Problem requirements:
Print all of the data exactly as written.
::::
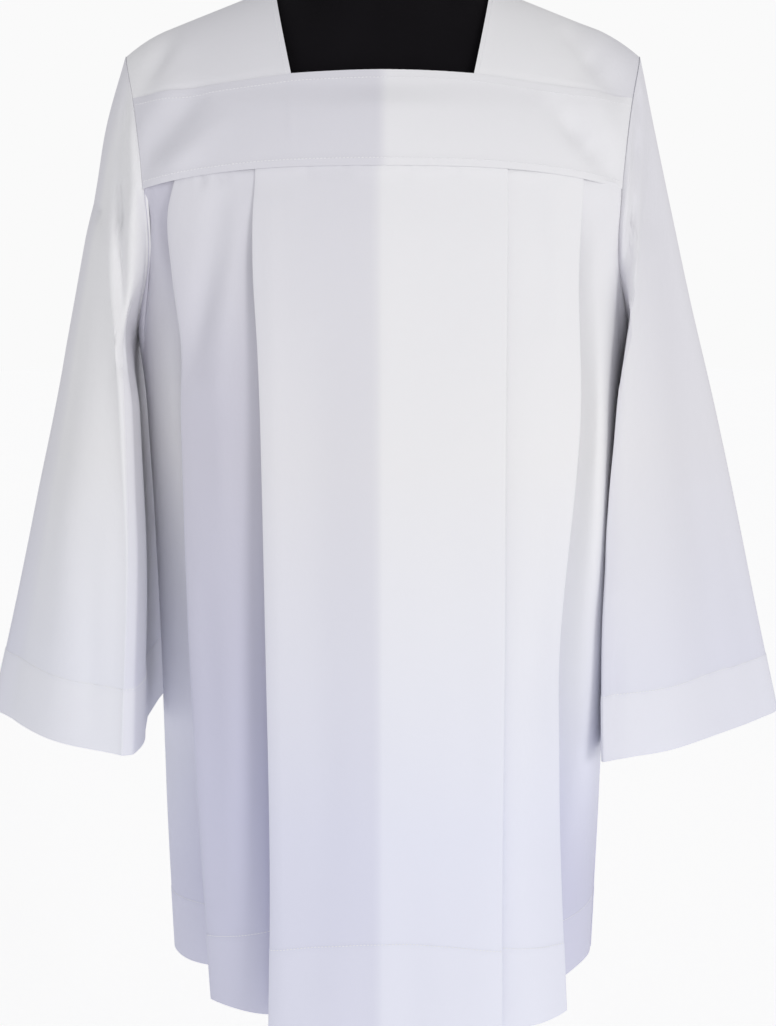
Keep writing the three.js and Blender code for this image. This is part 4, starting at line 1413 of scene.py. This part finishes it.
class ROCHET_OT_studio(bpy.types.Operator):
    """Set up the floor, the lights and the camera"""

    bl_idname = "rochet.studio"
    bl_label = "Studio"

    def execute(self, context):
        studio = context.scene.rochet_studio
        self.floor()
        self.surround(context, studio)
        self.light("Key", 38, 14, studio.key_strength, (1.0, 0.985, 0.97))
        self.light("Front", 2, 2, studio.front_strength, (0.97, 0.97, 1.0))
        self.light("Fill", -65, 35, studio.fill_strength, (0.8, 0.82, 1.0))
        camera = bpy.data.objects.new("Camera", bpy.data.cameras.new("Camera"))
        context.scene.collection.objects.link(camera)
        camera.location = (studio.camera_aside, -studio.camera_distance, studio.camera_height)
        camera.rotation_euler = (math.pi / 2 - studio.camera_tilt, 0, 0)
        camera.data.lens = studio.lens
        context.scene.camera = camera
        context.scene.view_settings.view_transform = "Standard"
        return {"FINISHED"}

    @staticmethod
    def floor():
        radius, sides = 9000, 96
        faces = [(i, (i + 1) % sides, sides) for i in range(sides)]
        points = np.concatenate([level_circle(radius, 0, sides), [[0, 0, 0]]])
        add_mesh("floor", points, faces, finish_of("Studio floor"))

    @staticmethod
    def surround(context, studio):
        world = bpy.data.worlds.new("Surround")
        context.scene.world = world
        world.use_nodes = True
        tree = world.node_tree
        background = tree.nodes["Background"]
        background.inputs["Color"].default_value = (1.0, 1.0, 1.0, 1.0)
        seen = tree.nodes.new("ShaderNodeLightPath").outputs["Is Camera Ray"]
        strength = tree.nodes.new("ShaderNodeMapRange")
        strength.inputs["To Min"].default_value = studio.surround_light
        strength.inputs["To Max"].default_value = studio.surround
        tree.links.new(seen, strength.inputs["Value"])
        tree.links.new(strength.outputs["Result"], background.inputs["Strength"])

    @staticmethod
    def light(name, around, above, strength, colour):
        """A distant soft light; around is degrees to the wearer's left of the front."""
        light = bpy.data.lights.new(name, "SUN")
        light.energy = strength
        light.angle = math.radians(20)
        light.color = colour
        obj = bpy.data.objects.new(name, light)
        bpy.context.scene.collection.objects.link(obj)
        around, above = math.radians(around), math.radians(above)
        level = math.cos(above)
        way = Vector((math.sin(around) * level, -math.cos(around) * level, math.sin(above)))
        obj.location = way * 4 + Vector((0, 0, 1))
        obj.rotation_euler = way.to_track_quat("Z", "Y").to_euler()


class ROCHET_PT_sidebar(bpy.types.Panel):
    """The rochet's pieces and settings"""

    bl_idname = "ROCHET_PT_sidebar"
    bl_label = "Rochet"
    bl_space_type = "VIEW_3D"
    bl_region_type = "UI"
    bl_category = "Rochet"

    def draw(self, context):
        layout = self.layout
        for operator in OPERATORS:
            layout.operator(operator.bl_idname)
        for setting in SETTINGS:
            group = getattr(context.scene, setting)
            box = layout.box()
            for name in group.bl_rna.properties.keys():
                if name not in {"rna_type", "name"}:
                    box.prop(group, name)


OPERATORS = (
    ROCHET_OT_shoulders,
    ROCHET_OT_yoke,
    ROCHET_OT_panels,
    ROCHET_OT_sleeves,
    ROCHET_OT_form,
    ROCHET_OT_stand,
    ROCHET_OT_studio,
)
SETTINGS = {"rochet_cut": RochetCut, "rochet_finish": RochetFinish, "rochet_studio": RochetStudio}
CLASSES = (*SETTINGS.values(), *OPERATORS, ROCHET_PT_sidebar)


def register():
    for cls in CLASSES:
        bpy.utils.register_class(cls)
    for setting, group in SETTINGS.items():
        setattr(bpy.types.Scene, setting, PointerProperty(type=group))


def unregister():
    for setting in SETTINGS:
        delattr(bpy.types.Scene, setting)
    for cls in reversed(CLASSES):
        bpy.utils.unregister_class(cls)


def main():
    register()
    bpy.ops.rochet.shoulders()
    bpy.ops.rochet.yoke()
    bpy.ops.rochet.panels()
    bpy.ops.rochet.sleeves()
    bpy.ops.rochet.form()
    bpy.ops.rochet.stand()
    bpy.ops.rochet.studio()


if __name__ == "__main__":
    main()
::::
Response to this exercise:
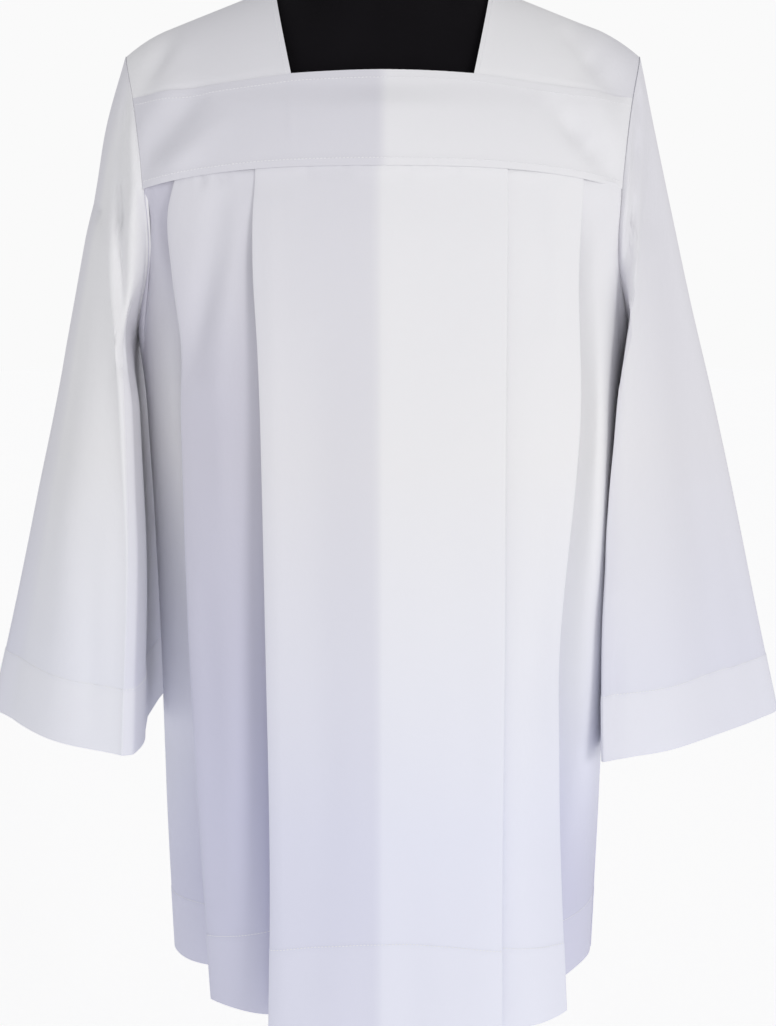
Keep writing the three.js and Blender code for this image. This is part 4, starting at line 1413 of scene.py. This part finishes it.
class ROCHET_OT_studio(bpy.types.Operator):
    """Set up the floor, the lights and the camera"""

    bl_idname = "rochet.studio"
    bl_label = "Studio"

    def execute(self, context):
        studio = context.scene.rochet_studio
        self.floor()
        self.surround(context, studio)
        self.light("Key", 38, 14, studio.key_strength, (1.0, 0.985, 0.97))
        self.light("Front", 2, 2, studio.front_strength, (0.97, 0.97, 1.0))
        self.light("Fill", -65, 35, studio.fill_strength, (0.8, 0.82, 1.0))
        camera = bpy.data.objects.new("Camera", bpy.data.cameras.new("Camera"))
        context.scene.collection.objects.link(camera)
        camera.location = (studio.camera_aside, -studio.camera_distance, studio.camera_height)
        camera.rotation_euler = (math.pi / 2 - studio.camera_tilt, 0, 0)
        camera.data.lens = studio.lens
        context.scene.camera = camera
        context.scene.view_settings.view_transform = "Standard"
        return {"FINISHED"}

    @staticmethod
    def floor():
        radius, sides = 9000, 96
        faces = [(i, (i + 1) % sides, sides) for i in range(sides)]
        points = np.concatenate([level_circle(radius, 0, sides), [[0, 0, 0]]])
        add_mesh("floor", points, faces, finish_of("Studio floor"))

    @staticmethod
    def surround(context, studio):
        world = bpy.data.worlds.new("Surround")
        context.scene.world = world
        world.use_nodes = True
        tree = world.node_tree
        background = tree.nodes["Background"]
        background.inputs["Color"].default_value = (1.0, 1.0, 1.0, 1.0)
        seen = tree.nodes.new("ShaderNodeLightPath").outputs["Is Camera Ray"]
        strength = tree.nodes.new("ShaderNodeMapRange")
        strength.inputs["To Min"].default_value = studio.surround_light
        strength.inputs["To Max"].default_value = studio.surround
        tree.links.new(seen, strength.inputs["Value"])
        tree.links.new(strength.outputs["Result"], background.inputs["Strength"])

    @staticmethod
    def light(name, around, above, strength, colour):
        """A distant soft light; around is degrees to the wearer's left of the front."""
        light = bpy.data.lights.new(name, "SUN")
        light.energy = strength
        light.angle = math.radians(20)
        light.color = colour
        obj = bpy.data.objects.new(name, light)
        bpy.context.scene.collection.objects.link(obj)
        around, above = math.radians(around), math.radians(above)
        level = math.cos(above)
        way = Vector((math.sin(around) * level, -math.cos(around) * level, math.sin(above)))
        obj.location = way * 4 + Vector((0, 0, 1))
        obj.rotation_euler = way.to_track_quat("Z", "Y").to_euler()


class ROCHET_PT_sidebar(bpy.types.Panel):
    """The rochet's pieces and settings"""

    bl_idname = "ROCHET_PT_sidebar"
    bl_label = "Rochet"
    bl_space_type = "VIEW_3D"
    bl_region_type = "UI"
    bl_category = "Rochet"

    def draw(self, context):
        layout = self.layout
        for operator in OPERATORS:
            layout.operator(operator.bl_idname)
        for setting in SETTINGS:
            group = getattr(context.scene, setting)
            box = layout.box()
            for name in group.bl_rna.properties.keys():
                if name not in {"rna_type", "name"}:
                    box.prop(group, name)


OPERATORS = (
    ROCHET_OT_shoulders,
    ROCHET_OT_yoke,
    ROCHET_OT_panels,
    ROCHET_OT_sleeves,
    ROCHET_OT_form,
    ROCHET_OT_stand,
    ROCHET_OT_studio,
)
SETTINGS = {"rochet_cut": RochetCut, "rochet_finish": RochetFinish, "rochet_studio": RochetStudio}
CLASSES = (*SETTINGS.values(), *OPERATORS, ROCHET_PT_sidebar)


def register():
    for cls in CLASSES:
        bpy.utils.register_class(cls)
    for setting, group in SETTINGS.items():
        setattr(bpy.types.Scene, setting, PointerProperty(type=group))


def unregister():
    for setting in SETTINGS:
        delattr(bpy.types.Scene, setting)
    for cls in reversed(CLASSES):
        bpy.utils.unregister_class(cls)


def main():
    register()
    bpy.ops.rochet.shoulders()
    bpy.ops.rochet.yoke()
    bpy.ops.rochet.panels()
    bpy.ops.rochet.sleeves()
    bpy.ops.rochet.form()
    bpy.ops.rochet.stand()
    bpy.ops.rochet.studio()


if __name__ == "__main__":
    main()